I myself have seen high-performing teams unravel because the support side of the business felt invisible.
06. Build your brand around your people
Watch Taylor Swift perform at Madison Square Garden and look beyond the lights and spectacle notice the synchronization between her and her entire backend team.
That level of seamless execution does not happen by accident, it happens when people feel valued, engaged, and motivated to show up fully.
Building a strong brand around your employees and service providers can cement your position in your market, increase visibility, and attract investors who are looking for companies worth backing.

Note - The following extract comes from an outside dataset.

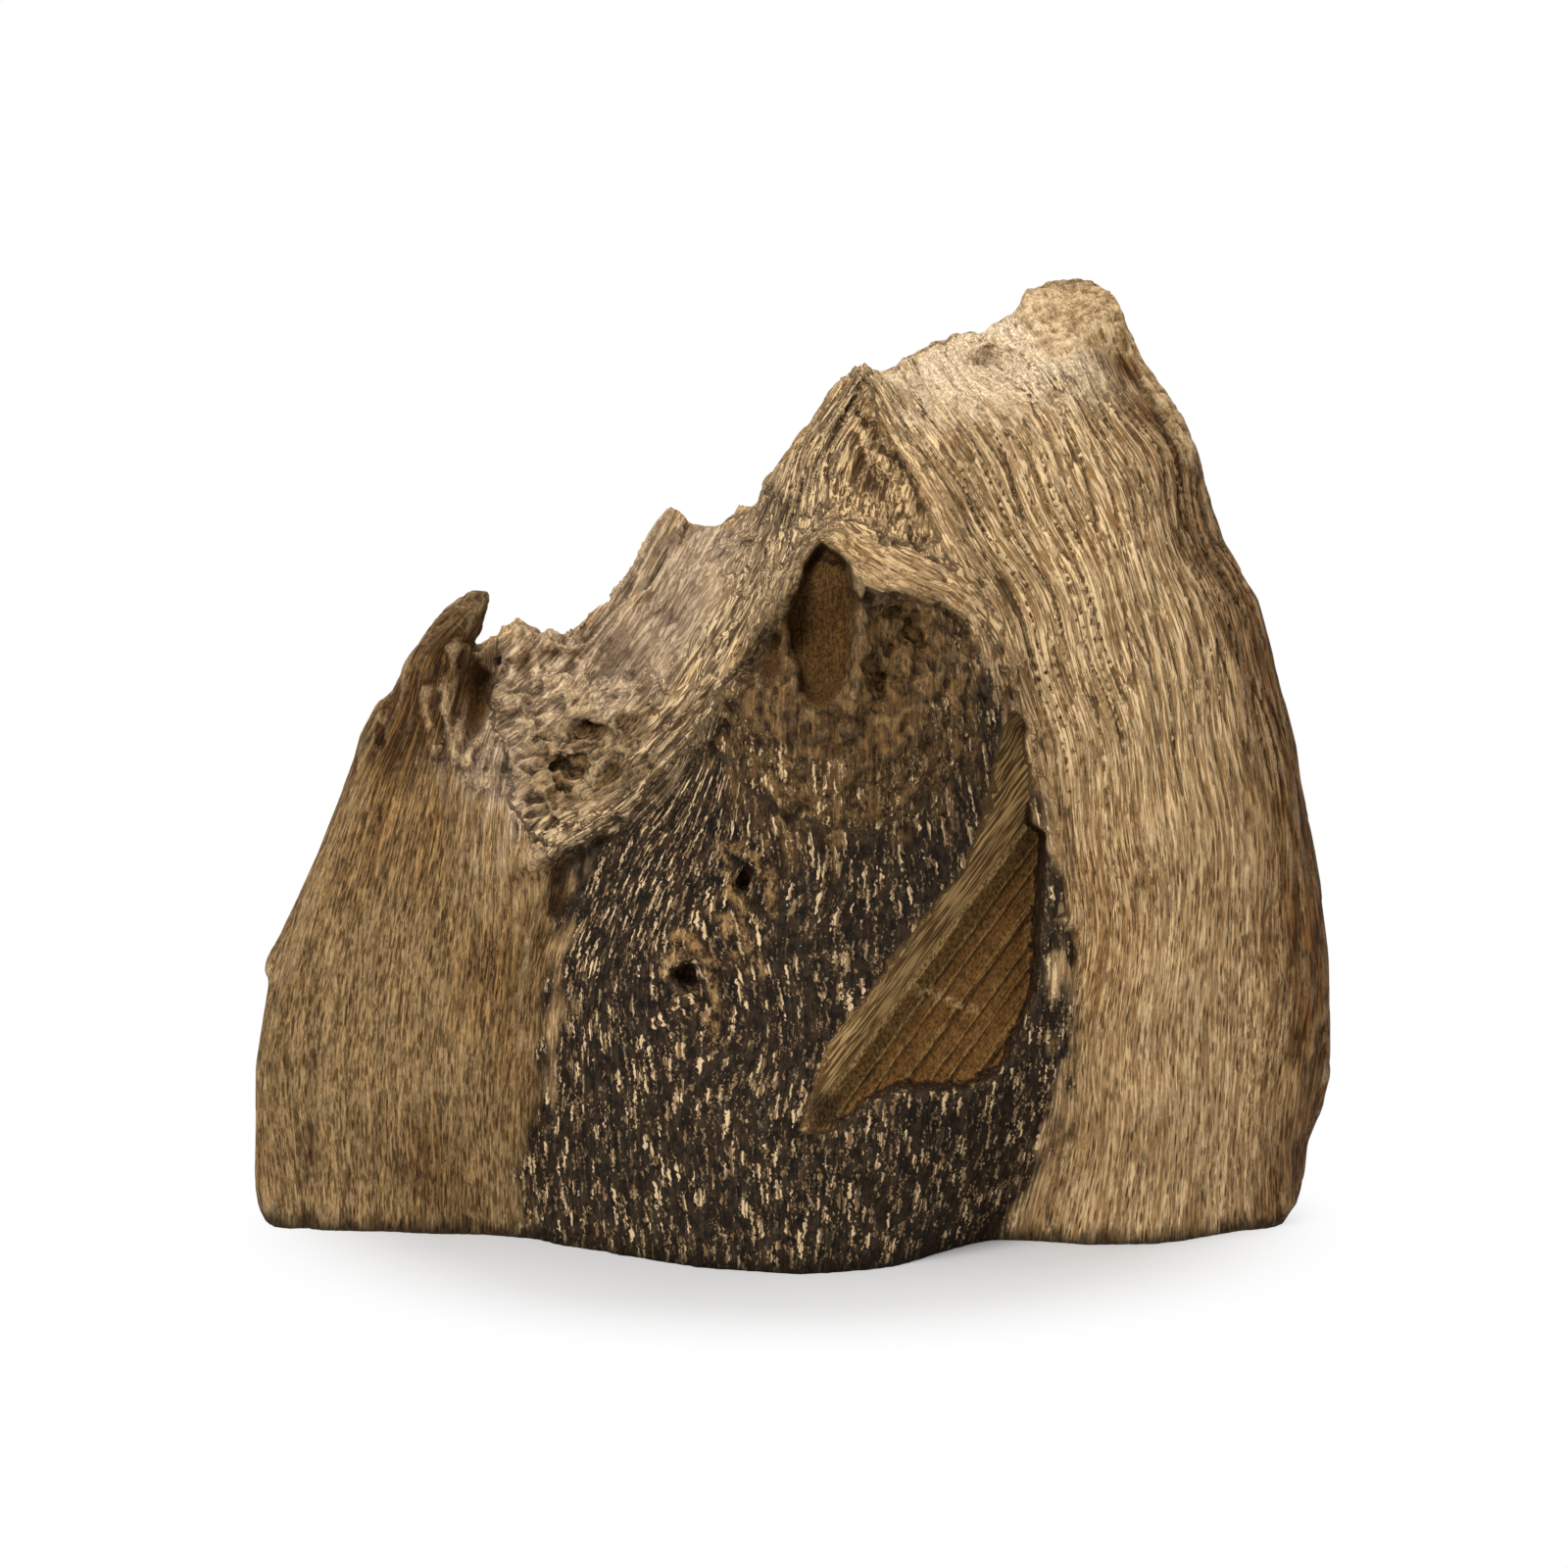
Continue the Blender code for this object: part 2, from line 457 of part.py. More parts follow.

But here’s the one thing I always tell CEOs to get right first: make sure your vision is crystal clear to everyone who represents you.
07. Budget specifically for your people strategy
I’ve sat on budgeting teams and I can tell you firsthand: the moment a company operates outside its people budget, it ends up spending more than planned and disrupting the very goals it set out to achieve.
As a CEO, you need a realistic budget that actually supports your employee strategy bonuses, celebrations, rewards, recognition events, all of it.
When planning your calendar for the year, build a dedicated line item for your people investment.
Do not make promises or plans that feel good in the moment but leave you unable to account for where the money went by year-end. A budget is not a constraint it is a commitment to your team.
08. Hire strategically for where you want to go
When hiring, build a tight-knit team of sharp talent that is focused on your company’s future growth, not just its current needs.
I’ve seen this work incredibly well at top tech companies that bring in strategic partners or key operational leads who act as internal advisors people who help steer the direction of the business, not just execute within it.
My recommendation is to implement this approach at the second stage of growth, when speed and precision become critical.
A great example I follow closely is Meta the company has been very intentional about hiring top AI research specialists to accelerate its AI business.
That level of intentionality in hiring is what separates companies that scale from companies that stall.
Final thoughts
You can learn a great deal from Taylor Swift and the people she surrounds herself with about managing a team and growing a brand. I’ve been following her journey closely for years, and the lessons are real.
Music is not just something you listen to and enjoy. It is also a space where powerful business insights live, if you know where to look.
CEOs, take these eight strategies, put them into action, and watch your tech business grow in ways you did not expect.
Drop your thoughts in the comments below, I would love to hear what resonates most with you.
FREQUENTLY ASKED QUESTIONS
1: Can I really apply Taylor Swift’s approach to a tech company?
Yes and I’ve seen it work. The underlying principles are universal: reward performance, celebrate wins, include everyone in recognition, and make people feel like their contribution matters.
2: What if I can’t afford large bonuses right now?
Start where you’re and if you cannot match Taylor Swift’s scale, you can still build a culture of recognition. A modest quarterly bonus tied directly to business performance is more powerful than a large annual one that feels disconnected.
3: Should bonuses replace base salary if budgets are tight?
No. A bonus should always sit on top of a fair base salary never as a substitute for it. I’ve seen companies try to use performance bonuses to offset lower base pay, and it almost always backfires.
4: How do I build a people strategy if I’m still in the early stages of growth?
Start with clarity and make sure your vision is crystal clear to everyone on your team and everyone you contract.
5: Why do non-revenue roles matter so much for employee retention?
Because they are the foundation everything else sits on. I myself have watched high-performing sales teams unravel because the operations and support teams around them felt invisible and undervalued.